Well, “currency manipulation” has been no less than a popular sloganeering of “us against them” politics meant to attain political goals.

Such political goal has been subtly designed for the protection of the privileged business interests allied with the political class through trade restrictions or through the transformation “of the economy from roughly laissez-faire to centralized, coordinated statism” as the great dean of Austrian school of economics Murray N. Rothbard pointed out.

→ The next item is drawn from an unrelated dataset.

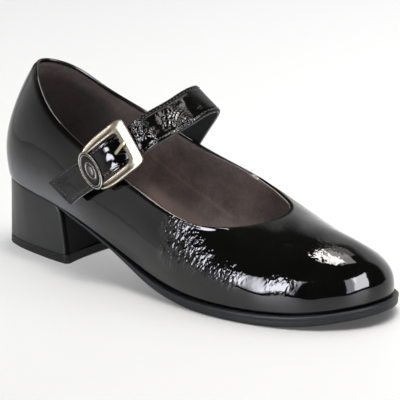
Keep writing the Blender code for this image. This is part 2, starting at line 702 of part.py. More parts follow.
def build_buckle_frame():
    angle = np.radians(np.linspace(-FRAME_OPEN_ANGLE, FRAME_OPEN_ANGLE, FRAME_STEPS))
    far = ray_reach(angle, FRAME_BULGE_T,
                    (FRAME_BULGE_T - FRAME_OPEN_END, FRAME_BAR_END - FRAME_BULGE_T),
                    FRAME_HALF_WIDTH, FRAME_CORNERS)
    window = FRAME_WINDOW_END - FRAME_WINDOW_MIDDLE
    near = ray_reach(angle, FRAME_WINDOW_MIDDLE, (window, window), FRAME_WINDOW_HALF,
                     FRAME_WINDOW_CORNERS)
    ray = np.stack([np.cos(angle), np.sin(angle)], axis=1)
    t_mid = (far + near) / 2 * ray[:, 0]
    bar = np.clip((t_mid - FRAME_BAR_START) / FRAME_BAR_BLEND, 0, 1)
    lug = np.exp(-((t_mid - PIN_T) / FRAME_LUG_SPREAD) ** 2)
    low = -FRAME_DEPTH - (FRAME_LUG_DEPTH - FRAME_DEPTH) * lug
    profile = [(1.0, low)]
    profile += [(share, height + extra * bar) for share, height, extra in FRAME_SECTION]
    profile += [(0.0, low)]
    strips = []
    for share, height in profile:
        reach = near + (far - near) * share
        spot = ray * reach[:, None]
        strips.append(buckle_point(spot[:, 0], spot[:, 1], height))
    section = np.stack(strips, axis=1)
    count, corners = section.shape[:2]
    faces = []
    for i in range(count - 1):
        for j in range(corners):
            k = (j + 1) % corners
            faces.append([i * corners + j, i * corners + k,
                          (i + 1) * corners + k, (i + 1) * corners + j])
    faces.append(list(range(corners)))
    faces.append([(count - 1) * corners + j for j in reversed(range(corners))])
    return new_piece("buckle_frame", section.reshape(-1, 3), faces, CHAMPAGNE_METAL)


def build_pin():
    turn = np.radians(np.arange(0, 360, PIN_FACET))
    points = []
    for w in (-PIN_HALF_LENGTH, PIN_HALF_LENGTH):
        for a in turn:
            points.append(buckle_point(PIN_T + PIN_RADIUS * np.cos(a), w,
                                       PIN_N + PIN_RADIUS * np.sin(a)))
    count = len(turn)
    faces = [list(range(count)), list(range(2 * count - 1, count - 1, -1))]
    for k in range(count):
        nxt = (k + 1) % count
        faces.append([k, nxt, count + nxt, count + k])
    return new_piece("buckle_pin", points, faces, CHAMPAGNE_METAL)


def build_plate():
    turn = np.radians(np.arange(0, 360, PLATE_FACET))
    rings = []
    for scale, n in PLATE_PROFILE:
        t = PLATE_T + PLATE_HALF_WIDTH * scale * np.sin(turn)
        w = PLATE_HALF_LENGTH * scale * np.cos(turn)
        rings.append(buckle_point(t, w, np.full(len(turn), n)))
    count = len(turn)
    points = np.concatenate(rings)
    faces = []
    for level in range(len(rings) - 1):
        for k in range(count):
            nxt = (k + 1) % count
            faces.append([level * count + k, level * count + nxt,
                          (level + 1) * count + nxt, (level + 1) * count + k])
    faces.append(list(range(count))[::-1])
    faces.append([(len(rings) - 1) * count + k for k in range(count)])
    return new_piece("buckle_oval_plate", points, faces, ANTIQUE_METAL)


def ribbon(path, half_thickness, half_widths):
    """Two faces of a bent bar in the buckle's own axes; path holds (t, n) rows."""
    path = np.array(path, float)
    step = unit(np.gradient(path, axis=0))
    side = np.column_stack([-step[:, 1], step[:, 0]]) * np.reshape(half_thickness, (-1, 1))
    grids = []
    for edge in (path + side, path - side):
        rows = [[buckle_point(t, w, n) for w in half_widths] for t, n in edge]
        grids.append(np.array(rows))
    return grids


def build_prong():
    turn = np.radians(np.linspace(*PRONG_EYE_TURN, PRONG_EYE_STEPS))
    eye = [(PIN_T + PRONG_EYE_RADIUS * np.cos(a), PIN_N + PRONG_EYE_RADIUS * np.sin(a),
            PRONG_EYE_HALF_THICKNESS) for a in turn]
    rows = np.array(eye + PRONG_PATH)
    half = PRONG_WIDTH / 2
    grids = ribbon(rows[:, :2], rows[:, 2], np.array([-half, half]))
    return sheet_piece("buckle_prong", *grids, CHAMPAGNE_METAL)


def build_tab():
    """Two leather layers on the quarter, joined by a loop round the pin with a prong notch."""
    radius = PIN_RADIUS + TAB_PIN_GAP + TAB_THICKNESS / 2
    columns = np.array([-TAB_HALF_WIDTH, -TAB_NOTCH_HALF, TAB_NOTCH_HALF, TAB_HALF_WIDTH])
    flat_t = np.linspace(TAB_END_T, PIN_T - TAB_LOOP_LEAD, TAB_FLAT_ROWS)
    turn = np.radians(np.linspace(*TAB_LOOP_TURN, TAB_LOOP_STEPS))
    low_n = PIN_N - radius
    high_n = low_n + TAB_THICKNESS + TAB_LAYER_GAP
    path = [(t, low_n) for t in flat_t]
    path += [(PIN_T + radius * np.cos(a), PIN_N + radius * np.sin(a)) for a in turn]
    path += [(t, high_n) for t in flat_t[::-1]]
    outer, inner = ribbon(path, TAB_THICKNESS / 2, columns)
    touching = outer if outer[0, 0, 1] > inner[0, 0, 1] else inner
    for row in range(TAB_FLAT_ROWS):
        face = touching[row].copy()
        lift = quarter_y(-1, face[:, 0], face[:, 2]) - TAB_CLEARANCE - face[:, 1]
        for layer in (row, len(path) - 1 - row):
            outer[layer, :, 1] += lift
            inner[layer, :, 1] += lift
    holes = [(i, 1) for i in range(TAB_FLAT_ROWS - 1, TAB_FLAT_ROWS + TAB_LOOP_STEPS)]
    return sheet_piece("buckle_tab", outer, inner, BLACK_PATENT, holes=holes)


def place_on_origin(pieces):
    """Moves every mesh so that the whole shoe's box has its bottom centre at the origin."""
    corners = np.array([v.co[:] for piece in pieces for v in piece.data.vertices])
    low, high = corners.min(axis=0), corners.max(axis=0)
    shift = np.array([(low[0] + high[0]) / 2, (low[1] + high[1]) / 2, low[2]])
    for piece in pieces:
        for vertex in piece.data.vertices:
            vertex.co = [float(c) for c in np.array(vertex.co[:]) - shift]


def main():
    for item in list(bpy.data.objects):
        bpy.data.objects.remove(item, do_unlink=True)
    feather = upper_surface(UPPER_AROUND, (0.0, 1.0))[:, 0]
    fine_feather = upper_surface(FINE_AROUND, (0.0, 1.0))[:, 0]
    build_upper()
    build_outsole(feather)
    build_insole(feather)
    build_heel(fine_feather)
    build_strap()
    build_buckle_frame()
    build_pin()
    build_plate()
    build_prong()
    build_tab()
    place_on_origin([item for item in bpy.data.objects if item.type == "MESH"])


main()
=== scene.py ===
"""Looks of a women's Mary Jane court shoe with a low block heel, right foot.

Tables are in millimetres in the shoe's own frame (x from heel to toe, y to the inner
side, z up from the ground); to_frame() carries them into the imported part's frame.
"""

import bmesh
import bpy
import numpy as np
from mathutils import Matrix, Vector


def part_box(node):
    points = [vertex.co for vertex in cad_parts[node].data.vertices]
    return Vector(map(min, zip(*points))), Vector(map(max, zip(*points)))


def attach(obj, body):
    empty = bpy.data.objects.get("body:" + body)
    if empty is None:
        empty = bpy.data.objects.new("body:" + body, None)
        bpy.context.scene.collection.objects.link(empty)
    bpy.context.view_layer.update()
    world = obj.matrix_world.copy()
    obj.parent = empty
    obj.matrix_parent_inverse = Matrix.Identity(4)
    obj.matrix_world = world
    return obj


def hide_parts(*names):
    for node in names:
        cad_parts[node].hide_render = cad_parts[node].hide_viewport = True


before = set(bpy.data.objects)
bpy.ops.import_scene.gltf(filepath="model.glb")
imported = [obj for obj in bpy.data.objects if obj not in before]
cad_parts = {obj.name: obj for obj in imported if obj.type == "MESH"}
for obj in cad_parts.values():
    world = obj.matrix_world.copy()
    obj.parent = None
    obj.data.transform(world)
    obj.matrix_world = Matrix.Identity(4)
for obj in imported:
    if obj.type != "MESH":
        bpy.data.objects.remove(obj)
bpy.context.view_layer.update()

MM = 0.001
GAP = 0.35                # between pieces that are cemented together
SEAT_AIR = 0.12           # what the heel seat adds to that gap
WALL = 2.0                # thickness of the upper with its lining
CAD_AROUND = 88
CAD_LEVELS = (0.0, 0.06, 0.14, 0.24, 0.35, 0.47, 0.59, 0.71, 0.82, 0.91, 0.97, 1.0)

# How finely the smooth pieces are drawn.
AROUND = 640
DENSE = 150
STRAP_FINE = 9

# Underside of the upper: x, z.
SEAT = [(-8, 42.6), (4, 41.6), (20, 39.2), (36, 35.9), (50, 33.0), (80, 23.9), (110, 13.1),
        (125, 9.2), (140, 7.0), (170, 5.8), (200, 6.2), (225, 7.9), (252, 12.4)]

# Sections of the upper: name, heading, feather x and y, steps outwards and up from there to
# belly, shoulder and crest, and the topline's x, y and z.
UPPER_ROWS = [
    ("heel_back",      180, -4.5,     1,   3, 12.5,  1.4,   32,  -7, 51.6,    12,     1, 106.5),
    ("heel_lateral",   226,    6, -21.3, 2.4, 12.5,  0.8,   29,  -8, 47.8,    20,   -13, 102.5),
    ("seat_lateral",   266,   38,   -28,   4,   13,  3.5,   27,   0,   40,    40,   -23,  85.6),
    ("breast_lateral", 270,   72, -30.5,   4, 12.5,    3,   22,   0,   33,  72.3,   -28,  68.7),
    ("waist_lateral",  270,  106, -33.5,   4,   12,  3.5,   22,   0, 32.4,   102, -30.5,    57),
    ("ball_lateral",   272,  142,   -40, 3.5,   12,    2, 22.6,  -3, 29.9, 129.3,   -34,  48.2),
    ("joint_lateral",  280,  178,   -42, 2.5,   11,   -2, 21.3, -10, 28.4,   153,   -32,  43.1),
    ("toe_lateral",    304,  212,   -34,   2,   11,   -6,   23, -17,   30,   169,   -21,    43),
    ("corner_lateral", 334,  237,   -16, 1.5, 11.6, -8.5, 23.9, -25, 31.4,   178,    -7,    44),
    ("toe_tip",          3,  246,     6, 1.5, 12.3,   -8,   24, -29,   31, 179.5,     7,    45),
    ("corner_medial",   35,  238,    24, 1.5, 11.6, -8.5, 22.9, -26, 30.4,   174,    19,  45.5),
    ("toe_medial",      68,  212,    36, 1.5,   12,   -6,   23, -15,   29,   161,    28,  47.5),
    ("joint_medial",    84,  178,    39,   2,   13,   -2, 25.3,  -6, 33.4,   142,    32,    53),
    ("ball_medial",     90,  142,    31, 3.5,   15,    4, 28.6,   2, 38.9,   119,    30,  60.5),
    ("waist_medial",    90,  105,    23,   5,   15,    7,   29,   6, 40.4,    96,    27,  69.5),
    ("breast_medial",   90,   72,    24,   4, 14.5,    5,   29,   2,   42,    70,    23,    81),
    ("seat_medial",     92,   38,    26, 3.5,   14,  3.5,   31,   0,   46,    42,    20,    92),
    ("heel_medial",    134,    7,  20.5, 4.2, 12.5,  3.8,   32,  -3,   50,    21,    14, 102.5),
]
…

This is called neo-mercantilism.

In the 80s, rising Japan had been painted as a threat to American economic standings, such that hate and envy based politics echoed the call for neo-mercantilist protectionism, again from Professor Rothbard,
Protectionism, often refuted and seemingly abandoned, has returned, and with a vengeance. The Japanese, who bounced back from grievous losses in World War II to astound the world by producing innovative, high-quality products at low prices, are serving as the convenient butt of protectionist propaganda. Memories of wartime myths prove a heady brew, as protectionists warn about this new "Japanese imperialism," even "worse than Pearl Harbor." This "imperialism" turns out to consist of selling Americans wonderful TV sets, autos, microchips, etc., at prices more than competitive with American firms.

Is this "flood" of Japanese products really a menace, to be combated by the U.S. government? Or is the new Japan a godsend to American consumers? In taking our stand on this issue, we should recognize that all government action means coercion, so that calling upon the U.S. government to intervene means urging it to use force and violence to restrain peaceful trade. One trusts that the protectionists are not willing to pursue their logic of force to the ultimate in the form of another Hiroshima and Nagasaki.
With Japan suffering from a humongous bubble bust that has led to a lost decade, today such political bogeyman has shifted to China.

The mainstream (mostly representing captured interests) has used all sorts of highly flawed and deceptive technically based assumptions and theories as cheap labor theory, cheap currencies, global savings glut, global imbalances and others to divert or camouflage the public’s attention from the unintended consequences from serial interventionist domestic policies and bubble monetary policies by riling up or conjuring emotive nationalist or xenophobic sentiment.

Gullible public opinion are easily swayed due to either the dearth of economic understanding or because they are blinded from the obsession to politics.

As the great Ludwig von Mises pointed out (OMNIPOTENT GOVERNMENT p.183)
People favor discrimination and privileges because they do not realize that they themselves are consumers and as such must foot the bill. In the case of protectionism, for example, they believe that only the foreigners against whom the import duties discriminate are hurt. It is true the foreigners are hurt, but not they alone: the consumers who must pay higher prices suffer with them.
And part of that reality has not entirely been about achieving some dubious trading objectives but to expand credit, again for political goals.

Again the Professor von Mises, (Human Action)
While the size of the credit expansion that private banks and bankers are able to engineer on an unhampered market is strictly limited, the governments aim at the greatest possible amount of credit expansion. Credit expansion is the governments' foremost tool in their struggle against the market economy. In their hands it is the magic wand designed to conjure away the scarcity of capital goods, to lower the rate of interest or to abolish it altogether, to finance lavish government spending, to expropriate the capitalists, to contrive everlasting booms, and to make everybody prosperous.
The politics of neomercantilism exploits economic patsies and the politically blind in the name of nationalism for the benefit of political class, vested interest groups and or their cronies at the expense of society.